For internal operational tracking, a weekly DSO trend is more useful than a monthly snapshot. Weekly DSO smooths out month-end timing artifacts and gives the AR team faster feedback on collection effort.

FAQ

What is a good DSO?

It depends entirely on your industry and your stated payment terms. A SaaS company on Net 30 should run DSO in the 30 to 45 day range; a heavy industrial supplier on Net 60 might be at 65 to 80. The benchmark is your stated terms plus 5 to 15 days of slippage. DSO running 25+ days above your stated terms suggests collection problems.

Should I calculate DSO using calendar days or business days?

Calendar days. The standard formula is (Accounts Receivable / Total Credit Sales) x Days in Period, and Days in Period is calendar days, typically 30, 90, or 365. Switching to business days would make benchmarks across companies non-comparable. Business-day variants exist for internal operational tracking but not for external reporting.

What is the difference between DSO and CCC?

DSO measures how long it takes to collect receivables. The Cash Conversion Cycle (CCC) is broader: CCC = DIO (Days Inventory Outstanding) + DSO - DPO (Days Payables Outstanding). DSO is one component of CCC. Companies tracking working capital improvement look at all three; DSO improvement alone may not produce cash if DIO and DPO are moving against you.

Why does my DSO spike at the end of the quarter?

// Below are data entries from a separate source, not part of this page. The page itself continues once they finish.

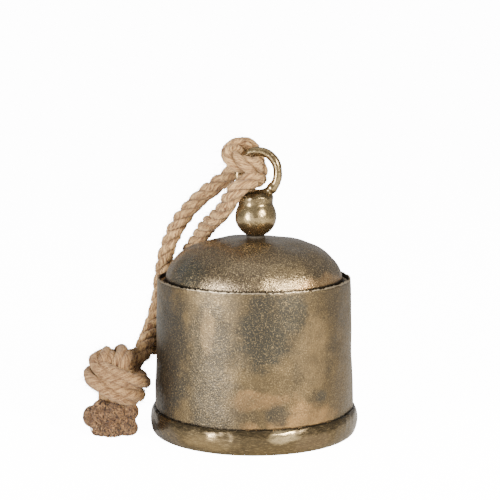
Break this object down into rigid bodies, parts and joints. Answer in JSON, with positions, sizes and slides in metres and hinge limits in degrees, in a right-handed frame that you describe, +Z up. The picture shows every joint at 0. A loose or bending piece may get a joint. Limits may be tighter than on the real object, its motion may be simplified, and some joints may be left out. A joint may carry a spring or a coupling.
{
  "type": "dinner bell",
  "caption": "Round-shouldered metal dinner bell with a half-round mouth bead, a ball and ring finial, a knotted jute rope and a ball clapper on a link.",
  "frame": {"origin": "centre of the bell's mouth, on the plane the mouth stands on", "axes": "+Z up along the bell's axis; the hanging ring faces -Y; the knotted rope falls on the -X side"},
  "size_m": [0.2196, 0.169, 0.2398],
  "materials": {
    "wall": "aged, mottled and pitted, semi-matt",
    "crown": "aged, granular, semi-matt",
    "bead": "aged, hammered smooth, satin",
    "braze": "dark rough filler metal",
    "finial": "aged and rubbed, pitted",
    "ring": "rubbed bright, tarnished at the sides",
    "hardware": "dull zinc",
    "clapper": "dark, cast, lightly rusted",
    "clapper_rod": "dull, brownish",
    "rope": "natural jute, three strands",
    "frayed": "loose jute fibre"
  },
  "bodies": {
    "bell": {"wall_shell": "wall", "wall_seam": "braze", "crown_dome": "crown", "crown_braze": "braze", "mouth_bead": "bead", "hanger_ball": "finial", "hanger_ring": "ring", "hanger_stud": "hardware", "seat_washer": "hardware", "crown_washer": "hardware", "spring_washer": "hardware", "crown_nut": "hardware", "clapper_eye": "clapper_rod", "rope_hitch": "rope", "rope_leg_outer": "rope", "rope_leg_inner": "rope", "rope_knot": "rope", "rope_end_left": "frayed", "rope_end_right": "frayed"},
    "link": {"clapper_link": "clapper_rod"},
    "clapper": {"clapper_rod": "clapper_rod", "clapper_ball": "clapper", "clapper_collar": "clapper_rod", "clapper_washer": "clapper_rod", "clapper_nut": "clapper_rod"}
  },
  "joints": [
    {"name": "link_swing", "type": "hinge", "parent": "bell", "child": "link", "pos_m": [0.0014, 0, 0.12205], "axis": [1, 0, 0], "range_deg": [-11, 11]},
    {"name": "clapper_swing", "type": "hinge", "parent": "link", "child": "clapper", "pos_m": [0.0014, 0, 0.10465], "axis": [0, 1, 0], "range_deg": [-47, 47]}
  ]
}
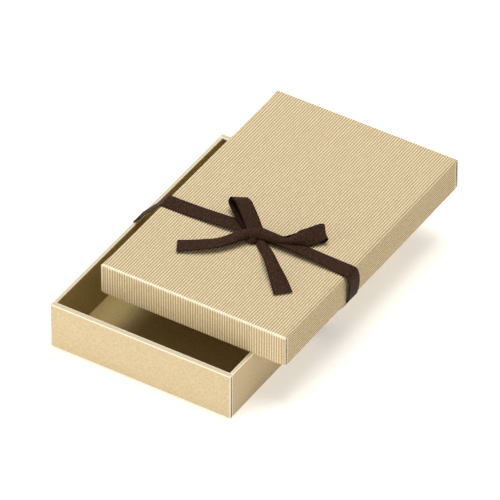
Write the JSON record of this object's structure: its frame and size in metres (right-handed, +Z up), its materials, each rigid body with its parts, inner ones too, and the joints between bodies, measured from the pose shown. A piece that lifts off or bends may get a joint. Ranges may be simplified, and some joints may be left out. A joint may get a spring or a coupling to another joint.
{
  "type": "two-piece gift box with ribbon",
  "caption": "Folded kraft board gift box: deep open tray, shallow lid of ribbed board set askew on its rim, and a ribbon tied round both with a bow.",
  "frame": {"origin": "middle of the ribbon's underside, where it passes under the tray; the box stands on it", "axes": "+Z up, +Y from the front of the box to its back, +X to the right"},
  "size_m": [0.1773, 0.2656, 0.0759],
  "materials": {
    "tray_board": "plain kraft board, matte",
    "ribbed_board": "ribbed kraft board, matte",
    "lid_liner": "plain kraft liner, matte",
    "ribbon": "dark brown woven ribbon, matte"
  },
  "bodies": {
    "tray": {"tray_floor": "tray_board", "tray_left_outer_wall": "tray_board", "tray_left_inner_wall": "tray_board", "tray_right_outer_wall": "tray_board", "tray_right_inner_wall": "tray_board", "tray_front_outer_wall": "tray_board", "tray_front_inner_wall": "tray_board", "tray_back_outer_wall": "tray_board", "tray_back_inner_wall": "tray_board", "tray_front_left_tab": "tray_board", "tray_front_right_tab": "tray_board", "tray_back_left_tab": "tray_board", "tray_back_right_tab": "tray_board"},
    "lid": {"lid_top_liner": "lid_liner", "lid_top_ribs": "ribbed_board", "lid_front_liner": "lid_liner", "lid_front_ribs": "ribbed_board", "lid_back_liner": "lid_liner", "lid_back_ribs": "ribbed_board", "lid_left_liner": "lid_liner", "lid_left_ribs": "ribbed_board", "lid_right_liner": "lid_liner", "lid_right_ribs": "ribbed_board", "lid_front_left_tab": "lid_liner", "lid_front_right_tab": "lid_liner", "lid_back_left_tab": "lid_liner", "lid_back_right_tab": "lid_liner"},
    "ribbon": {"ribbon_under_band": "ribbon", "ribbon_left_band": "ribbon", "ribbon_left_span": "ribbon", "ribbon_top_band": "ribbon", "ribbon_right_band": "ribbon", "ribbon_right_span": "ribbon", "ribbon_knot": "ribbon", "bow_back_loop": "ribbon", "bow_right_loop": "ribbon", "bow_left_tail": "ribbon", "bow_front_tail": "ribbon"}
  },
  "joints": [
    {"name": "lid_slide", "type": "slide", "parent": "tray", "child": "lid", "axis": [0, 1, 0], "range_m": [-0.034, 0.06]},
    {"name": "ribbon_slip", "type": "slide", "parent": "tray", "child": "ribbon", "axis": [0, 1, 0], "range_m": [-0.015, 0.08]}
  ]
}
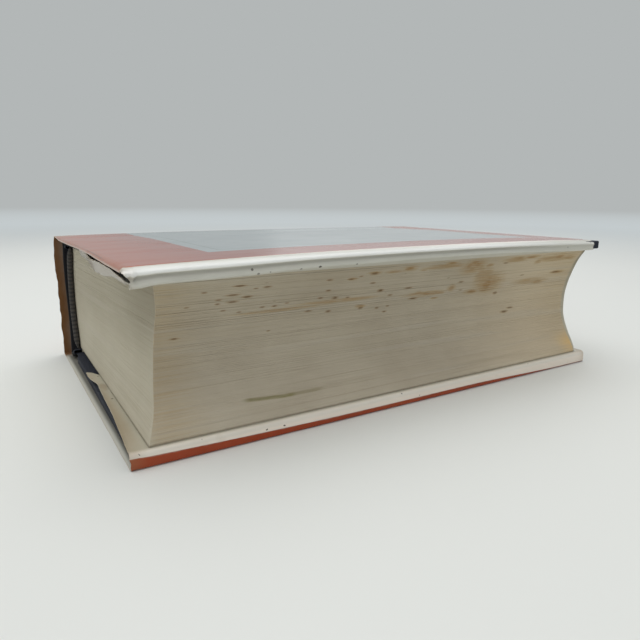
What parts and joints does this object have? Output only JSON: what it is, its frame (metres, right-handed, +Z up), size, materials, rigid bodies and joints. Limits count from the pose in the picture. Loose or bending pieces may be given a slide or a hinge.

Two reasons. First, sales bunched into late-quarter periods inflate the AR balance without corresponding collections, mathematically pushing DSO up. Second, customers often hold payments to manage their own quarter-end cash. If your DSO calculation uses month-end AR, a quarter that ended with a big invoice push can look worse than it really is. Use rolling 90-day average AR to smooth this out.